I love her short stories, these are excellent.

#52 The Years by Annie Ernaux *****

Read because she won this year's Nobel and I had never heard of her. I really enjoyed this book which was kind of a series of snapshots of what life was like for a woman of her generation growing up in France. I will be reading more of hers.

#53 Rest is Resistance by Tricia Hersey ****

I like naps and fighting for social justice.

32jfetting
gen. 3, 2023, 3:54 pm

#54 The Devil Takes You Home by Gabino Iglesias ***

Dark, dark, dark book about a guy who loses his child to leukemia and then takes up assassination along the US-Mexico border as a hobby.

#55 The Gentrification of the Mind by Sarah Schulman **** (book off my shelf #13)

Hard to describe.
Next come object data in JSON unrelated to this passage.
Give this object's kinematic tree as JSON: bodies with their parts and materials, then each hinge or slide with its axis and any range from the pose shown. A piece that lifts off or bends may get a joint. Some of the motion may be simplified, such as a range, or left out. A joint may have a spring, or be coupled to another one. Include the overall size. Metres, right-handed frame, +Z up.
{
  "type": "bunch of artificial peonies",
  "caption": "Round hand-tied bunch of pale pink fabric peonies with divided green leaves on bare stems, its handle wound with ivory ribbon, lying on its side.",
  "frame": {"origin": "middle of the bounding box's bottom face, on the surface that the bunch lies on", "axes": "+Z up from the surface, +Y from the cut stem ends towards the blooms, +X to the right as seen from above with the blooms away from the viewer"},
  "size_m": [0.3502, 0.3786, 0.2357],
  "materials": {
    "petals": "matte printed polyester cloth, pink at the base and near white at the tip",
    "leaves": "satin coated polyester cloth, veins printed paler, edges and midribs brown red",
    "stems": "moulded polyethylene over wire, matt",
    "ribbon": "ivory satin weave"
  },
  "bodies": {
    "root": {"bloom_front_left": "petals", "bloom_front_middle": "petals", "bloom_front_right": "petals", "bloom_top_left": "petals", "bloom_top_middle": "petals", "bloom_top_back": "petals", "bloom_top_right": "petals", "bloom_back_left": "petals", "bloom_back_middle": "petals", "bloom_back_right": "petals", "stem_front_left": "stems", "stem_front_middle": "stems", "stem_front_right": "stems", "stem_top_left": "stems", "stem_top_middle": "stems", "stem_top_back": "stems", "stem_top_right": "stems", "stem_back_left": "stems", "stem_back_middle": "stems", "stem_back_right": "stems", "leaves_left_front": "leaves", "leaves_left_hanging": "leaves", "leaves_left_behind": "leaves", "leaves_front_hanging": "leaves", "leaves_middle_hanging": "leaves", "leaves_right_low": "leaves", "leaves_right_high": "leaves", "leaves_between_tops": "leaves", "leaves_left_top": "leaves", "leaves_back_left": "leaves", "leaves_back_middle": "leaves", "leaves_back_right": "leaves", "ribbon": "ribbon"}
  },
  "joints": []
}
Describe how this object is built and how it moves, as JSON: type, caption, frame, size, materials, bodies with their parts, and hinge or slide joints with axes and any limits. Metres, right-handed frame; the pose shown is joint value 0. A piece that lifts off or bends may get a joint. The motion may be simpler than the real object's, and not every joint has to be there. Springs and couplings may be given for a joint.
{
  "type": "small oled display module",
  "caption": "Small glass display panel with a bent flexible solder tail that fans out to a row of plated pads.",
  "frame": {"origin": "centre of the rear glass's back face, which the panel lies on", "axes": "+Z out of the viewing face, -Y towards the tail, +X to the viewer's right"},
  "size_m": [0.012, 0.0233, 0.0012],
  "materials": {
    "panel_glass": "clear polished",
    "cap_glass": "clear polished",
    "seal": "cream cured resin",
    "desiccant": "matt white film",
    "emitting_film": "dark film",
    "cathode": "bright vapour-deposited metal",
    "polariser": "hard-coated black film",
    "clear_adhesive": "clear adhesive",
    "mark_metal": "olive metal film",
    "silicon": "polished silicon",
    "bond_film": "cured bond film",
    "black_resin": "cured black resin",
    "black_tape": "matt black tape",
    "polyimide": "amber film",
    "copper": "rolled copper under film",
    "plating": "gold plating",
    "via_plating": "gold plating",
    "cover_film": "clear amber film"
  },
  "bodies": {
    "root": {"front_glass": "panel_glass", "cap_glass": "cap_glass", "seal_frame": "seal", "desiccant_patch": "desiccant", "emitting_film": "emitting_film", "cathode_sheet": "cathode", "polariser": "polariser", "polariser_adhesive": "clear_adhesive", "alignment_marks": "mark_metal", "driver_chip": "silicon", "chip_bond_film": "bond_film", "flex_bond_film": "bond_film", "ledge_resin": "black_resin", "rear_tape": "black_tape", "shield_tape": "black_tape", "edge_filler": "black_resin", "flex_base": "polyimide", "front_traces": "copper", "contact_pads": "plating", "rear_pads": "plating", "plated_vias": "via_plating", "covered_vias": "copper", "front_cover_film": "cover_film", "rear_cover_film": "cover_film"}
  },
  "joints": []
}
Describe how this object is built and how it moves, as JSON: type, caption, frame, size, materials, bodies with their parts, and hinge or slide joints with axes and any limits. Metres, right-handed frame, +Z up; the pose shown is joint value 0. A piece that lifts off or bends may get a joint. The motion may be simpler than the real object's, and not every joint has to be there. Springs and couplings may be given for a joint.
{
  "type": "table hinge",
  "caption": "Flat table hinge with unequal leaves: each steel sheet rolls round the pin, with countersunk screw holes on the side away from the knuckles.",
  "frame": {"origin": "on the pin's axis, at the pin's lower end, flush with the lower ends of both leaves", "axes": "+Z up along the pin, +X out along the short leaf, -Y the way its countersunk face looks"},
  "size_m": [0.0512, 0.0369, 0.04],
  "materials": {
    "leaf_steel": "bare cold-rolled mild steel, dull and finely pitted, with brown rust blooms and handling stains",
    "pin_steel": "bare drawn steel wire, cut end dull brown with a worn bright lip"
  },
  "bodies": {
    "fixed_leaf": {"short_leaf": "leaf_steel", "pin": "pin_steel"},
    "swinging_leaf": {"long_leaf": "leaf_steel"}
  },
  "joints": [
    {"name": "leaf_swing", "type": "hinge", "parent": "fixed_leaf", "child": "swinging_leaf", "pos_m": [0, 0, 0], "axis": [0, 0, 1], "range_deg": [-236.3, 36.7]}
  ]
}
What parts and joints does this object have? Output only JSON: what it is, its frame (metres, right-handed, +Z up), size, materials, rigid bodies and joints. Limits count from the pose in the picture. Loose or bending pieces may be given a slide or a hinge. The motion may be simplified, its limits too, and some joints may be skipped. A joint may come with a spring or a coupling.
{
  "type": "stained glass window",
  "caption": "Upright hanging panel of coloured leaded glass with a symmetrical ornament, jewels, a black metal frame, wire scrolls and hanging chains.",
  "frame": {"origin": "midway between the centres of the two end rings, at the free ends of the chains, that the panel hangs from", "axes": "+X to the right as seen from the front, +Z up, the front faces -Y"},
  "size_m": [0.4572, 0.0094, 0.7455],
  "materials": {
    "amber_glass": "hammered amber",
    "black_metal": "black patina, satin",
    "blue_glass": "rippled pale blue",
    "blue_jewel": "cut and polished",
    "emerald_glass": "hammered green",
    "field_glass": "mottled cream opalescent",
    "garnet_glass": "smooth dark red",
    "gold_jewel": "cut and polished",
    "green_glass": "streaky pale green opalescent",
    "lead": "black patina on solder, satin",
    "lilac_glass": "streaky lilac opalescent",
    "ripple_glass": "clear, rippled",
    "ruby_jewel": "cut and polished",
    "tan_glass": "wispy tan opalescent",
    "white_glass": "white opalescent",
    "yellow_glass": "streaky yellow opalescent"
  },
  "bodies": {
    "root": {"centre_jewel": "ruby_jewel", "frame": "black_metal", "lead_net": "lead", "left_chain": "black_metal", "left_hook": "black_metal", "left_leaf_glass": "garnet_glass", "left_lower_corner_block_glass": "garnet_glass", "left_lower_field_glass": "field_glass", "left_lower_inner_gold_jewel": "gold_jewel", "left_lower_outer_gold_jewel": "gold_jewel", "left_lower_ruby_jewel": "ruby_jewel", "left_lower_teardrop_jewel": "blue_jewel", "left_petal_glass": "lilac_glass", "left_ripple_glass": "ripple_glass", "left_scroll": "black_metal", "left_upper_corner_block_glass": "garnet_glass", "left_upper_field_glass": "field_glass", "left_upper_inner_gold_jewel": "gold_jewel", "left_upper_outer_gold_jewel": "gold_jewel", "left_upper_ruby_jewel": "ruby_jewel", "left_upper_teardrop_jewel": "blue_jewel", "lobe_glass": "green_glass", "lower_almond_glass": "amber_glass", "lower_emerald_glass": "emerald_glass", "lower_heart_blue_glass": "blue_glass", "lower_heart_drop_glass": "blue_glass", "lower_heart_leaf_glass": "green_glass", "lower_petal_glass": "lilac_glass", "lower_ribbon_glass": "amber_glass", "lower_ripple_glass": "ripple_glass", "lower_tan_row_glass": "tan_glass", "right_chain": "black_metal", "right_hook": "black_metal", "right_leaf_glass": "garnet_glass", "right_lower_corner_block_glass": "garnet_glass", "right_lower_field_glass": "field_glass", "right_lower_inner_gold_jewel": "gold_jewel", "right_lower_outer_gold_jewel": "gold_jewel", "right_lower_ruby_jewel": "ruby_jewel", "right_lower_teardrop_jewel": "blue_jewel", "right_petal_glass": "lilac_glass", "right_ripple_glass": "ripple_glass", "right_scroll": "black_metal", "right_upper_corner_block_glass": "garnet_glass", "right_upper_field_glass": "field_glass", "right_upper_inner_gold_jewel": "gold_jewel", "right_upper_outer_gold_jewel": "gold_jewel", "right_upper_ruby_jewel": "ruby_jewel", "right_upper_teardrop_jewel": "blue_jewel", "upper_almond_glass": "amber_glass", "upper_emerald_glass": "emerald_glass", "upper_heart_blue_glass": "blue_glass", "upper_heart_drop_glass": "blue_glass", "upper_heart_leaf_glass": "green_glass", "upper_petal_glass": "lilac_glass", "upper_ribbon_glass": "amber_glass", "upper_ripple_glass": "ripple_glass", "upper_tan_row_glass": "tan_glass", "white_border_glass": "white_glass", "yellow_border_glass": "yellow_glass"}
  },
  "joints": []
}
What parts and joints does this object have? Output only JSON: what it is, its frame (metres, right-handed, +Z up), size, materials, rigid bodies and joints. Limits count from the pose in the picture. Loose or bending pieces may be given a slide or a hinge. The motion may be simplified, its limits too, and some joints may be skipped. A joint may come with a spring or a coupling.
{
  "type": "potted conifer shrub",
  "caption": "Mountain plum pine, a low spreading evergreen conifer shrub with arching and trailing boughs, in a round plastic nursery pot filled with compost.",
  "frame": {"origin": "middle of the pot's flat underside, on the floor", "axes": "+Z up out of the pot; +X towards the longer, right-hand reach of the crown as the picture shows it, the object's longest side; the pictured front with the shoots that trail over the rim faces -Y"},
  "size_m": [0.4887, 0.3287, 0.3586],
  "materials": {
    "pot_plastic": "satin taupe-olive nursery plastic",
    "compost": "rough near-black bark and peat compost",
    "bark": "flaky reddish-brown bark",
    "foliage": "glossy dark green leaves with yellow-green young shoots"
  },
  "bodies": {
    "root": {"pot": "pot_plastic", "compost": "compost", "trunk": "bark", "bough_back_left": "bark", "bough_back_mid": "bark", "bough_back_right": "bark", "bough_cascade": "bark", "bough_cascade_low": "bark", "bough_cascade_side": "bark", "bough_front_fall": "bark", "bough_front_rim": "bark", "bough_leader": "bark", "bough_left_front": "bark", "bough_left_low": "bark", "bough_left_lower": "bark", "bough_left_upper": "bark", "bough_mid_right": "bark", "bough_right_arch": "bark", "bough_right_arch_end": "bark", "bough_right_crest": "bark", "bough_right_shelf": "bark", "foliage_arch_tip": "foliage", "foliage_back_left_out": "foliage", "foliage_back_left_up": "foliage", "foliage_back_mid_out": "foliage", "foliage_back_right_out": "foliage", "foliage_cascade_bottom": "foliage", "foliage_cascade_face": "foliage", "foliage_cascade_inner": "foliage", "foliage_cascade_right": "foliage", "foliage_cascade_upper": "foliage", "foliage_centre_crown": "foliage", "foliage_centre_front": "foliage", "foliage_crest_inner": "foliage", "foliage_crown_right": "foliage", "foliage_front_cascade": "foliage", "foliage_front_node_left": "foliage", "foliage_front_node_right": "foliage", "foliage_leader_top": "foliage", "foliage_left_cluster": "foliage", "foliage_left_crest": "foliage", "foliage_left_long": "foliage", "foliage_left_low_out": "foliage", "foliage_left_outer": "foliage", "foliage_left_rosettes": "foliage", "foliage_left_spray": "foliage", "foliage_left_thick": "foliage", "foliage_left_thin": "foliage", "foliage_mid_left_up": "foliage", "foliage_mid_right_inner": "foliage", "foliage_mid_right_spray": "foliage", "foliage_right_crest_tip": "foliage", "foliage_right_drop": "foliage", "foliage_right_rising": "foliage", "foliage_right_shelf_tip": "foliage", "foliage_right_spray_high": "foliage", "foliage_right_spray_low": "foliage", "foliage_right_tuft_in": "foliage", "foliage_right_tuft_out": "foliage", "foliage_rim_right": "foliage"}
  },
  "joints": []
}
Partly a memoir of the AIDS crisis from the POV of a lesbian artist who was living i NYC at the time, partly a rant against gentrification, and the linking of gentrification to the loss of all the gay artists during the beginning of the AIDS epidemic. Very interesting.

#56 Between the Acts by Virginia Woolf (1001 book #3) **

I didn't like this at all, to be honest.

#57 Welcome to Wine by Madelyne Meyer ***** (book off my shelf #14)

This is a very simple intro to wine and types of wine and terroir and how to pair wines and how to describe wines and wine-growing regions. It has illustrations. Very useful.

And now the Christmas/Advent reading

#58 Destination Bethlehem by J. Barrie Shepherd (reread #4) *****

A yearly Advent spiritual exercise.

#59 A Christmas Carol by Charles Dickens (reread #5) *****

I mean, what is left to say? It is great, the Alistair Sim movie is the best of them.

And the last book of the year was

#60 Modern Romance by Aziz Ansari ***

UGH dating sucks, it really does.

33jfetting
gen. 3, 2023, 3:56 pm

Ok, with that, the reading year is at an end (it is January 2023 after all).

My year in reading definitely went off the rails but it was definitely a Life Happens year. Let's see what 2023 brings.

You can follow me and my 2023 reading here

Happy New Year to all!

34fuzzi
gen. 7, 2023, 8:41 pm

>32 jfetting: totally agree on Alistair Sim.